Set down the material exactly as given, please, from its first line through the line that includes "rope of one".

— start —

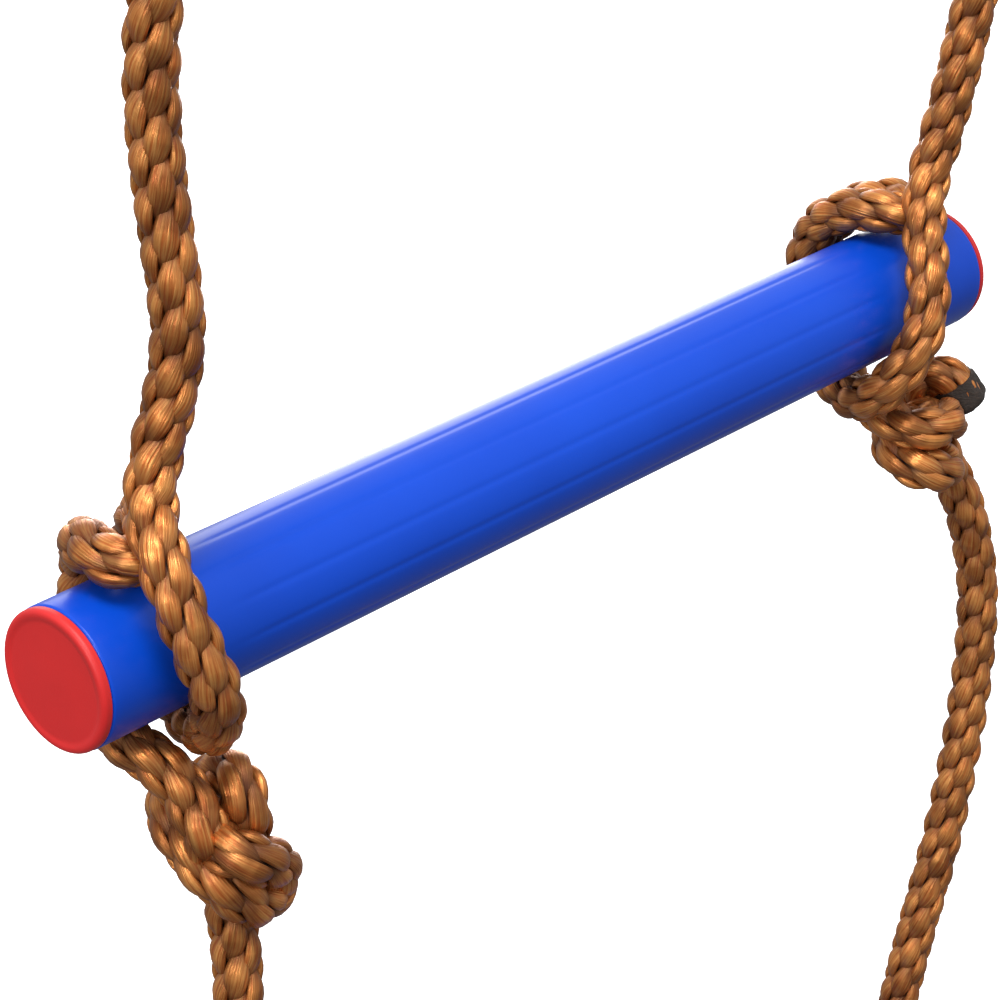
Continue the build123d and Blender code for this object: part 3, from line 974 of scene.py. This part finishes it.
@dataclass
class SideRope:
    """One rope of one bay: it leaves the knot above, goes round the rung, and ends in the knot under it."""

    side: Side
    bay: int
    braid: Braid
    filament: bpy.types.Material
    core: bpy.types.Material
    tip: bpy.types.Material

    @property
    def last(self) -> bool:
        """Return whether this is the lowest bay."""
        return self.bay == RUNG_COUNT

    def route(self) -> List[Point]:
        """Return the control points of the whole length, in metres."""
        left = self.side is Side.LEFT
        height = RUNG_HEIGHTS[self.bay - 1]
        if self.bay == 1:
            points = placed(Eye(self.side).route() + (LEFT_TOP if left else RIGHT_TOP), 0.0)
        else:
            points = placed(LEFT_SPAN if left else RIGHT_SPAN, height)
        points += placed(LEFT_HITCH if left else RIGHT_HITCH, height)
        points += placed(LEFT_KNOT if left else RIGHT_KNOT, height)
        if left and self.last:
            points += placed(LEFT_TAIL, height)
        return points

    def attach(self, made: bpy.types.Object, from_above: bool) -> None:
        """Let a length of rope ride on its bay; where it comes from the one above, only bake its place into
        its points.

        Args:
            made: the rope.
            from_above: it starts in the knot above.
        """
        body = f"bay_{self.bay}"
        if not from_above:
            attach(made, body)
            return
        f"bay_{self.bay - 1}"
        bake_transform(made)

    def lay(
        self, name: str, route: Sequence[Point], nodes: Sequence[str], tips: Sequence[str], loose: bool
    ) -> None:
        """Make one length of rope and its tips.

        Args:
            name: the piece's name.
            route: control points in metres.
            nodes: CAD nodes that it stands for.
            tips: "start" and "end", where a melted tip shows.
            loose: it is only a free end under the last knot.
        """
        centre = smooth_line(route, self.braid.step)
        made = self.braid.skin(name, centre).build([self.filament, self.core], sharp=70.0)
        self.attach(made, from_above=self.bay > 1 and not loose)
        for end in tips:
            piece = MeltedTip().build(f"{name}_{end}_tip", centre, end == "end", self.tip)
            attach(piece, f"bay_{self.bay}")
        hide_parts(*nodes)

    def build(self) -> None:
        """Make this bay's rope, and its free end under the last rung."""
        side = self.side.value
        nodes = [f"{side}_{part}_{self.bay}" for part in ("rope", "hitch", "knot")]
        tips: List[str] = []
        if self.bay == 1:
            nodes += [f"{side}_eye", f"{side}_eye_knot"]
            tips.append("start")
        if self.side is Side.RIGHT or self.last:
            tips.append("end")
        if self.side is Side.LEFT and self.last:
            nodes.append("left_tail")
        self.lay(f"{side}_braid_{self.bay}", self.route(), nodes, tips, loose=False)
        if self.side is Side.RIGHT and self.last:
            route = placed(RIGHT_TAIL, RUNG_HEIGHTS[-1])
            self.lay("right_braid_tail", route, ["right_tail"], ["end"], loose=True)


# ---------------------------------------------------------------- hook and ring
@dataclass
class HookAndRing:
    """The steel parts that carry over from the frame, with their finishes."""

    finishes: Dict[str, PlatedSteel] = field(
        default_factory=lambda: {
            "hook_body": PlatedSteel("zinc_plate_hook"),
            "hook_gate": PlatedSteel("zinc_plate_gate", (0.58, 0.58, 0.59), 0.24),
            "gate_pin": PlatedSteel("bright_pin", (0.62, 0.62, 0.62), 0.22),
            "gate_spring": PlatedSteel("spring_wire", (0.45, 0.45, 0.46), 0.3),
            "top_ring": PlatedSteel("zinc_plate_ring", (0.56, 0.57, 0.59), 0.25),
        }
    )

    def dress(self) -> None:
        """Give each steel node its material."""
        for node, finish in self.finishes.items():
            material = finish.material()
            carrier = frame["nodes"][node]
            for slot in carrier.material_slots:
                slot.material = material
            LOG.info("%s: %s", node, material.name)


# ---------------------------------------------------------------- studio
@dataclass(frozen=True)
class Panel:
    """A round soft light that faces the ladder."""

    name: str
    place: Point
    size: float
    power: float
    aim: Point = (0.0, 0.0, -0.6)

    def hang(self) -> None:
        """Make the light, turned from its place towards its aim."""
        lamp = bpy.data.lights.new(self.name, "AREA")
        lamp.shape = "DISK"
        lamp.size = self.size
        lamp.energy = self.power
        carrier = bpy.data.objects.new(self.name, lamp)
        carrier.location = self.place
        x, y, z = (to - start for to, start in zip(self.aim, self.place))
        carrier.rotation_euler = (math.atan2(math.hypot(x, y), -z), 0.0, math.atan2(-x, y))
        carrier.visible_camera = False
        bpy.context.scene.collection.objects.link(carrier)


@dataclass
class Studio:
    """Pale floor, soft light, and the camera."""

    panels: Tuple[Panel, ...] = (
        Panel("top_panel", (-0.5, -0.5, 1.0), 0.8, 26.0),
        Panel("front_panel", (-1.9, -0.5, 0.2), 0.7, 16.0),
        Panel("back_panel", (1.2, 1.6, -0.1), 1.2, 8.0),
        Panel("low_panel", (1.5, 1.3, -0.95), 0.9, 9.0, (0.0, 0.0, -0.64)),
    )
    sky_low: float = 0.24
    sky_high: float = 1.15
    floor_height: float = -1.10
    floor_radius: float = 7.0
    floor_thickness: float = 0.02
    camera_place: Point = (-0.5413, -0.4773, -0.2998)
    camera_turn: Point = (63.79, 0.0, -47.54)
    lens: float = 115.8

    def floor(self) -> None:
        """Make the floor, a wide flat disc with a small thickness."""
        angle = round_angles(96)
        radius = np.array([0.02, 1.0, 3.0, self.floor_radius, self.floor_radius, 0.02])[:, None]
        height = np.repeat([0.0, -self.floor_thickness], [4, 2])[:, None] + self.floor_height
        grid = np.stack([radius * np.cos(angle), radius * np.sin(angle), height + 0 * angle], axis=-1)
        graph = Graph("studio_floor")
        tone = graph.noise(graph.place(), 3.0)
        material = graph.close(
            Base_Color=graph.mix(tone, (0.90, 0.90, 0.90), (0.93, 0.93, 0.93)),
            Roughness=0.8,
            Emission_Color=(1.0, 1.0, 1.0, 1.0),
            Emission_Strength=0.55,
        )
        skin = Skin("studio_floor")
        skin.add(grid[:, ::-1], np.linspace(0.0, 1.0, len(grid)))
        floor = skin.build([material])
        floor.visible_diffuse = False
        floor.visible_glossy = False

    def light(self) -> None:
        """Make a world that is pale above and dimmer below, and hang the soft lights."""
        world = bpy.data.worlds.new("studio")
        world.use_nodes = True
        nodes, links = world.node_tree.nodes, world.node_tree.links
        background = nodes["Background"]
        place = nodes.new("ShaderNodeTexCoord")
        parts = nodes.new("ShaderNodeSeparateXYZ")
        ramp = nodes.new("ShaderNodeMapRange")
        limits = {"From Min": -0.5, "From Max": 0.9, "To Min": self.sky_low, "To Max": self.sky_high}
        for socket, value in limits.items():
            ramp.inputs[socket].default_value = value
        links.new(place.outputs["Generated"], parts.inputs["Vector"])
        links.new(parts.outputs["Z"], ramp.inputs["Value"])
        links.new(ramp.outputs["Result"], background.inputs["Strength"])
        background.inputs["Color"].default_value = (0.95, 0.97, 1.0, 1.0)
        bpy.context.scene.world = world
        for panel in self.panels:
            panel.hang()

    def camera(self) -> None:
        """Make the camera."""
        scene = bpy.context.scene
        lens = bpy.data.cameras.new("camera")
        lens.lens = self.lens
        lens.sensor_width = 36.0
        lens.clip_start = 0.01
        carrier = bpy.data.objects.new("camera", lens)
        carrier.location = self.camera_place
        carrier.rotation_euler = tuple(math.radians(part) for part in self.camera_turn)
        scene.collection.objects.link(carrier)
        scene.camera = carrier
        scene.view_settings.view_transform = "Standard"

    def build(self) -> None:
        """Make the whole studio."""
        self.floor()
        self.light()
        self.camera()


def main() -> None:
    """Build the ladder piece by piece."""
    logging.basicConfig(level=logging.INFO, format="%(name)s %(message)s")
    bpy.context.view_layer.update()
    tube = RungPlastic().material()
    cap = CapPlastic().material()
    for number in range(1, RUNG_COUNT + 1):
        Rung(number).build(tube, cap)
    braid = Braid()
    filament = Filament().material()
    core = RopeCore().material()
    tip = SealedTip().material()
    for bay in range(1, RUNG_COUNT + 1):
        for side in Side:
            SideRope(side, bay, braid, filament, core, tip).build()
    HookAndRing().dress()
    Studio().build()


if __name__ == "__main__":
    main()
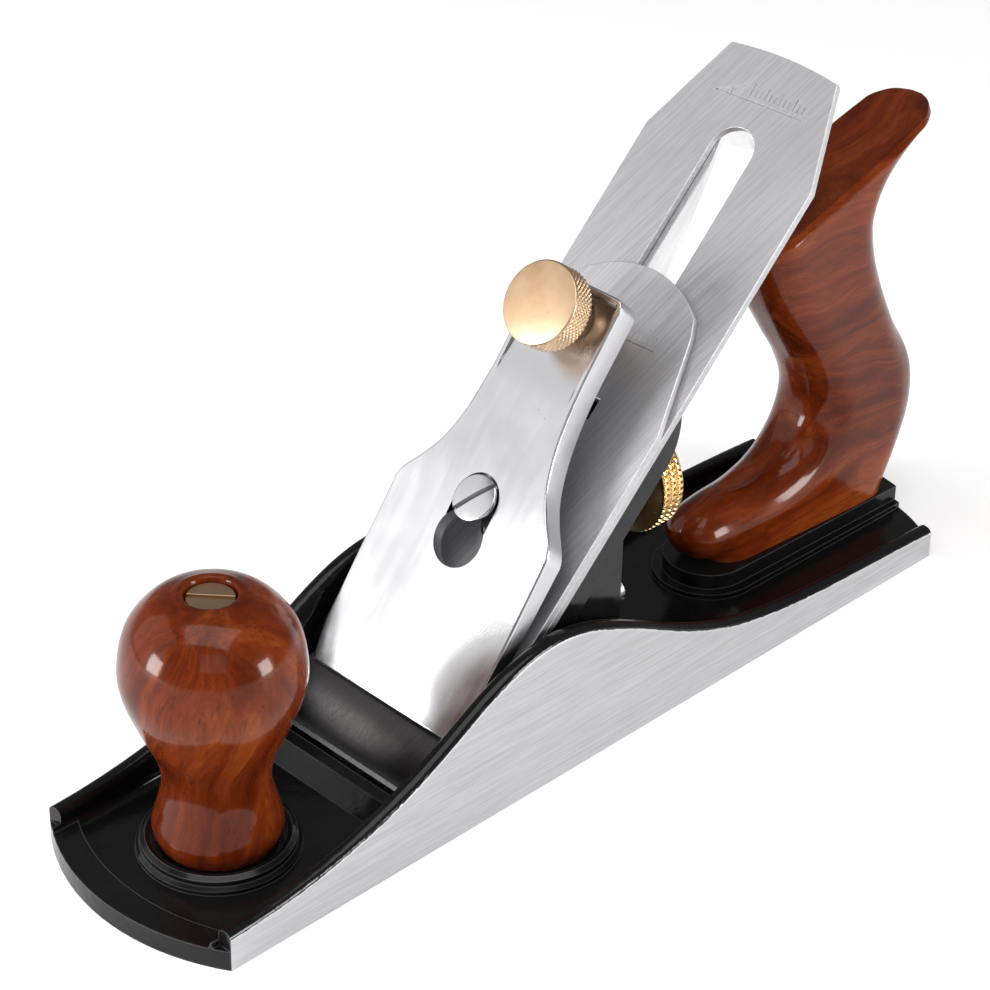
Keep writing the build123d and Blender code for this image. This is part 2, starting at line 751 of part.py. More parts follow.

— end —

**FULL ANSWER**
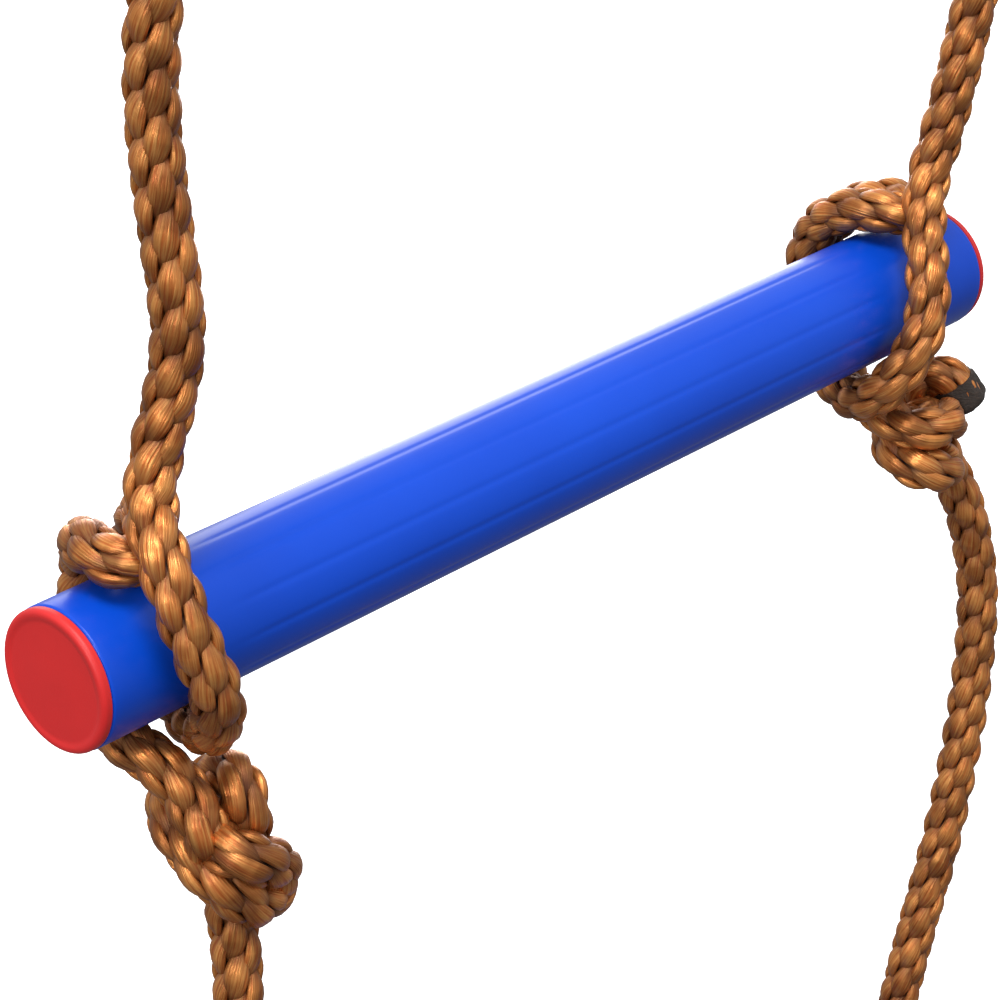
Continue the build123d and Blender code for this object: part 3, from line 974 of scene.py. This part finishes it.
@dataclass
class SideRope:
    """One rope of one bay: it leaves the knot above, goes round the rung, and ends in the knot under it."""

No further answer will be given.